I have a range of values that I input into a spreadsheet. I need the ranges to output a percentage where the result of all percentages equals 100%.

  • 18 - 5.28%
  • 3 - 31.70%
  • 14 - 6.79%
  • 12 - 7.92%
  • 4.5 - 21.13%
  • 3.5 - 27.17%

The above percentages are what I need each value to equal. I figure this out by just tinkering with number and forcing the equation to equal what I wanted it to.

But I need an equation where even if the values on the left side are changed completely ranging between 1 and 24 that the percentages on the right side still add up to 100%.

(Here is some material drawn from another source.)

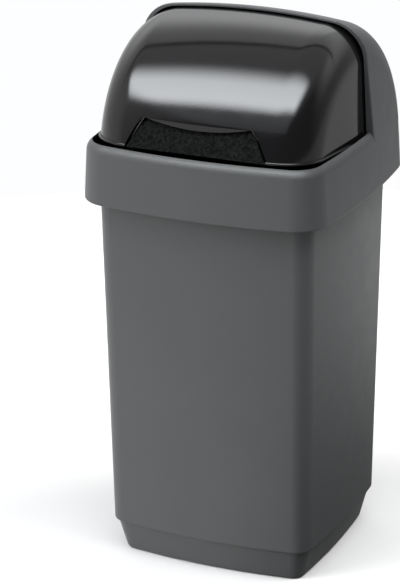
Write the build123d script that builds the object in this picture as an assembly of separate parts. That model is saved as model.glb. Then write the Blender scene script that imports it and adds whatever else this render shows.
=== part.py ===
from build123d import *
import math
import os

# Roll top bin: a tapered tub, a lift-off lid frame with a fixed hood, and a lid that rolls under the hood.
# Millimetres, +Z up, front towards -Y. The origin is on the floor under the middle of the tub.

# Tub
TUB_HEIGHT = 303.0
PLINTH_HEIGHT = 25.4
STEP_HALF_WIDTH = 84.6
STEP_HALF_DEPTH = 79.5
RIM_HALF_WIDTH = 88.6
RIM_HALF_DEPTH = 87.6
END_BOW = 454.0
SIDE_BOW = 701.0
TUB_CORNER = 14.0
TUB_WALL = 2.2
FLOOR_THICKNESS = 2.6
STEP_SET_IN = 2.4
PLINTH_TAPER = 6.0
PLINTH_EDGE = 3.5
STEP_EDGE = 2.0
RIM_BEAD_REACH = 2.5
RIM_BEAD_HEIGHT = 5.0

# Lid frame: skirt, rim and hood in one moulding
SKIRT_OVERHANG = 11.3
FRONT_OVERHANG = 13.3
REAR_OVERHANG = 17.6
SKIRT_LAP = 14.0
SKIRT_CORNER = 27.0
HOOD_CORNER = 30.0
SKIRT_DRAFT = 2.6
SKIRT_EDGE = 1.4
FRAME_WALL = 2.0
RIM_RISE = 32.3
SHOULDER = 9.0
RIM_INSET = 4.0
LEDGE_THICKNESS = 2.4
COLLAR_DEPTH = 8.0
COLLAR_WALL = 1.8
OPENING_Y = 16.8
MOUTH_CORNER = 28.0
HOOD_CROWN = 558.0
HOOD_DRAFT = 11.0
HOOD_WIDEST_Y = 40.0
HOOD_EDGE = 1.0
HOOD_PROUD = 0.05

# Roll lid
PIVOT_Y = 3.7
PIVOT_DROP = 14.3
LID_GAP = 1.1
LID_SIDE_SET_IN = 9.0
LID_DRAFT = 5.1
LID_CORNER = 32.0
LID_WALL = 2.2
LID_REAR_ANGLE = 103.0
LID_REAR_LAP = 2.0
LID_EDGE_RISE = 9.2
LID_EDGE_START = 9.7
LID_EDGE_SLOPE = 4.0
BEAD_REACH = 1.6
BEAD_HEIGHT = 2.0
HUB_RADIUS = 11.0
HUB_THICKNESS = 2.6

# Finger recess in the front of the lid
RECESS_TOP_HALF = 41.3
RECESS_BOTTOM_HALF = 54.3
RECESS_HEIGHT = 21.8
RECESS_LIP_SAG = 5.0
RECESS_FOOT_DEPTH = 3.5
RECESS_DEPTH = 13.0

# Pivot studs
STUD_RADIUS = 3.5
STUD_HEAD_RADIUS = 6.0
STUD_HEAD = 1.6
BOSS_RADIUS = 7.0
BOSS_UNDER_FACE = 0.8
STUD_UNDER_FACE = 2.8

# Clearances
RIM_CLEARANCE = 0.4
STUD_FIT = 0.02
HUB_RUNNING_FIT = 0.1
HUB_SIDE_CLEARANCE = 0.5
STUD_BORE_END = 0.3

# Levels and reaches that follow from the sizes above
FRAME_RIM_Z = TUB_HEIGHT + RIM_RISE
PIVOT_Z = FRAME_RIM_Z - PIVOT_DROP
SKIRT_BOTTOM_Z = TUB_HEIGHT - SKIRT_LAP
SKIRT_HALF_WIDTH = RIM_HALF_WIDTH + SKIRT_OVERHANG
SKIRT_FRONT = RIM_HALF_DEPTH + FRONT_OVERHANG
SKIRT_REAR = RIM_HALF_DEPTH + REAR_OVERHANG
SHOULDER_Z = FRAME_RIM_Z - SHOULDER
SKIRT_SLOPE = SKIRT_DRAFT / (FRAME_RIM_Z - SKIRT_BOTTOM_Z)
SHOULDER_DRAFT = SKIRT_SLOPE * (SHOULDER_Z - SKIRT_BOTTOM_Z)
HOOD_RADIUS = math.hypot(SKIRT_REAR - SHOULDER_DRAFT - PIVOT_Y, SHOULDER_Z - PIVOT_Z) + HOOD_PROUD
LID_RADIUS = HOOD_RADIUS - FRAME_WALL - LID_GAP
LID_HALF_WIDTH = SKIRT_HALF_WIDTH - LID_SIDE_SET_IN
PIVOT_WALL_X = SKIRT_HALF_WIDTH - SKIRT_SLOPE * (PIVOT_Z - SKIRT_BOTTOM_Z)
STUD_BORE_X = PIVOT_WALL_X - STUD_UNDER_FACE
FAR = 3.0 * HOOD_RADIUS

# How far a cutting solid runs past the face it cuts
CUT_PAST = 1.0


def bow_sag(radius, run):
    """How far an arc of this radius has dropped at a distance of run from its middle."""
    return radius - math.sqrt(radius**2 - run**2)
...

The idea is that the number 18 means it took 18 hours to sell. And because it took 18 hours to sell, I want to buy less than the one that took 3 hours to sell. I only have so much money to spend, so the total percentage of all of them cannot be more than 100% or else I will spend more than I have.

  • $\begingroup$ It looks like given numbers $a_1, \ldots, a_n$ between 0 and 24 (hrs), you want to find percentages $p_i$ that minimize some quantity like $\sum_i p_i a_i$. But I'm missing some constraint because I don't see why you don't just put 100% on the smallest item. $\endgroup$ – user326210 Aug 29 '17 at 5:55

Interesting question!

So you want to find inverse percentages. Note that $18$ is $6$ times greater than $3$ and $5.28%$ is $6$ times less than $31.70%$. This is the key. If you denote the percentage values by $a,b,c,d,e,f$, then: $$b=\frac{18}{3}a; c=\frac{18}{14}a; \cdots ; f=\frac{18}{3.5}a.$$ The sum of all values must be $100%$.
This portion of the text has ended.